OPEC ministers mindful of potential supply-side deficits

OPEC's secretary general said a potential supply gap is a serious concern for the industry.
By Daniel J. Graeber Follow @dan_graeber Contact the Author   |  June 4, 2018 at 6:59 AM
share with facebook
share with twitter

June 4 (UPI) -- Parties to an OPEC-led effort to collaborate on the methods necessary for a healthy market said they were committed to help offset oil production declines.

Members of a joint ministerial monitoring committee met during the weekend in Kuwait City to review market conditions ahead of the next regular meeting of members of the Organization of Petroleum Exporting Countries in late June.

With support from non-member states like Russia, OPEC is in its second year of a policy of cutting almost 2 million barrels per day from collective output to drain the surplus on the five-year average of crude oil inventories held by the world's leading economies.

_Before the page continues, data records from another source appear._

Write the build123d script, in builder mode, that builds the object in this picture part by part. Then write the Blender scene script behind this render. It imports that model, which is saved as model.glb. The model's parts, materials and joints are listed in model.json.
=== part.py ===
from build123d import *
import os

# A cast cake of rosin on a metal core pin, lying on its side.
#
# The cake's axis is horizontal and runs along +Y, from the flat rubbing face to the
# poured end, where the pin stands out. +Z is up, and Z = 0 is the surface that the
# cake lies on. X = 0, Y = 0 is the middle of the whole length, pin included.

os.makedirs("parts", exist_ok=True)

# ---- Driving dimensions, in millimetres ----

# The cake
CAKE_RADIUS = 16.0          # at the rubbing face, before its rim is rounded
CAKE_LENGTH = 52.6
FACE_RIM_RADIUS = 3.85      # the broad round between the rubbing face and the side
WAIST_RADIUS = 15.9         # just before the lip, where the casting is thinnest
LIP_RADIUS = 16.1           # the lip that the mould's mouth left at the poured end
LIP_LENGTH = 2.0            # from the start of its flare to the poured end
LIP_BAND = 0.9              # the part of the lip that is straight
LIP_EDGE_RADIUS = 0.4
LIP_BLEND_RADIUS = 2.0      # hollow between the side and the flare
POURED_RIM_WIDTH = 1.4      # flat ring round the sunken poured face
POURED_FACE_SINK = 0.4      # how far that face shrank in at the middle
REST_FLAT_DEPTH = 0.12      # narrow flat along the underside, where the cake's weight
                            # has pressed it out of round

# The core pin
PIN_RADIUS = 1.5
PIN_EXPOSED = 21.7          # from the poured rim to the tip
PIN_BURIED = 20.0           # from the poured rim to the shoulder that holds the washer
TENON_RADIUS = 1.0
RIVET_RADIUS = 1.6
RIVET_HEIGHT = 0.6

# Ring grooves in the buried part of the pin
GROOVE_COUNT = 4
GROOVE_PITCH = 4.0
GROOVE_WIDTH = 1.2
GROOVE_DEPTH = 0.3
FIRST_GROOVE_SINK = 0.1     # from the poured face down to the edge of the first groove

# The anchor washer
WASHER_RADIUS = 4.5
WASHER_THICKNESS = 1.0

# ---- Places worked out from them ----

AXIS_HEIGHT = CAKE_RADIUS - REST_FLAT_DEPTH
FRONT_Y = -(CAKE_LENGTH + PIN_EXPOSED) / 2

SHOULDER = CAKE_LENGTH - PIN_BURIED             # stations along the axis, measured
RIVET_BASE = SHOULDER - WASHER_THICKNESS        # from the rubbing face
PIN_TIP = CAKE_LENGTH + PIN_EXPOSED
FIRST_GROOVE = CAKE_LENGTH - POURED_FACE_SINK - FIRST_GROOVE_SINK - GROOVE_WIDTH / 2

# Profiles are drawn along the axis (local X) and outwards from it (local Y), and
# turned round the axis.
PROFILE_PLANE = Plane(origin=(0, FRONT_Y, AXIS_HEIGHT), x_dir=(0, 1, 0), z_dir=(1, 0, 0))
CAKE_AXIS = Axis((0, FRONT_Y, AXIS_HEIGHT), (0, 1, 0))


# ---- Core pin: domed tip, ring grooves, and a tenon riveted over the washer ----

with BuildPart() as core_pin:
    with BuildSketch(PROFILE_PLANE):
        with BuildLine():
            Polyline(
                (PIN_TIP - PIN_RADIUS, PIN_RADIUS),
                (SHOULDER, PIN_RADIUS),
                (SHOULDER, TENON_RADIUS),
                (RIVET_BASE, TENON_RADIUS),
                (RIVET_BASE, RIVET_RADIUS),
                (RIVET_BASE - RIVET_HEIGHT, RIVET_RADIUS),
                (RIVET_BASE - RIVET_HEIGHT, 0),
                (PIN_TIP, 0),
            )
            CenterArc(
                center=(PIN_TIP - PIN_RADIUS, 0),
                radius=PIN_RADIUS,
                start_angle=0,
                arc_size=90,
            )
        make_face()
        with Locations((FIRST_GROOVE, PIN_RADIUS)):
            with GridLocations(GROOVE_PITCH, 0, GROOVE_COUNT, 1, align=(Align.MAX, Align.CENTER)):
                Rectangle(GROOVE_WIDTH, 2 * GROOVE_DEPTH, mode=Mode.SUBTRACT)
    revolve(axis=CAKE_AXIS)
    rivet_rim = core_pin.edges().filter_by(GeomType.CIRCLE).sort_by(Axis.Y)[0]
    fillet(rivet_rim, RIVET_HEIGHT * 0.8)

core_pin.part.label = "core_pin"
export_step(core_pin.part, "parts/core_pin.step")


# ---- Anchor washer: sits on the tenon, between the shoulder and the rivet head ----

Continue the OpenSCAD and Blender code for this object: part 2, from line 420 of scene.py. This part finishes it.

Escalating oil prices in 2018, however, has brought calls to ease the level of discipline for participating countries. The steady decline in production from Venezuela and potential losses from Iran has created a market with little room for risk.

According to a statement published by the Kuwait News Agency, committee members said they were mindful of actual and potential supply-side deficits.

Parties called for a sustained commitment to the agreement. "The ministers also emphasized the need for healthy market conditions that stimulate adequate investments in the energy sector, in order to ensure stable oil supplies are made available in a timely manner to meet growing demand and offset declines in some parts of the world," the statement read.

Russian Energy Minister Alexander Novak said in late May that parties to the agreement may pull back from over-compliance in the second half of the year.

Compliance in April was 152 percent and participants could move back toward 100 percent.

Speaking last week in Azerbaijan, OPEC Secretary General Mohammad Barkindo said the surplus on the five-year average in global crude oil inventories is gone. The next phase of focus will be on designing ways to guard the market against supply stocks and extreme volatility.

"This is a clarion wake-up call that every effort should be made to avoid a potential supply gap that could present a serious challenge to the industry in the medium to long term," he added.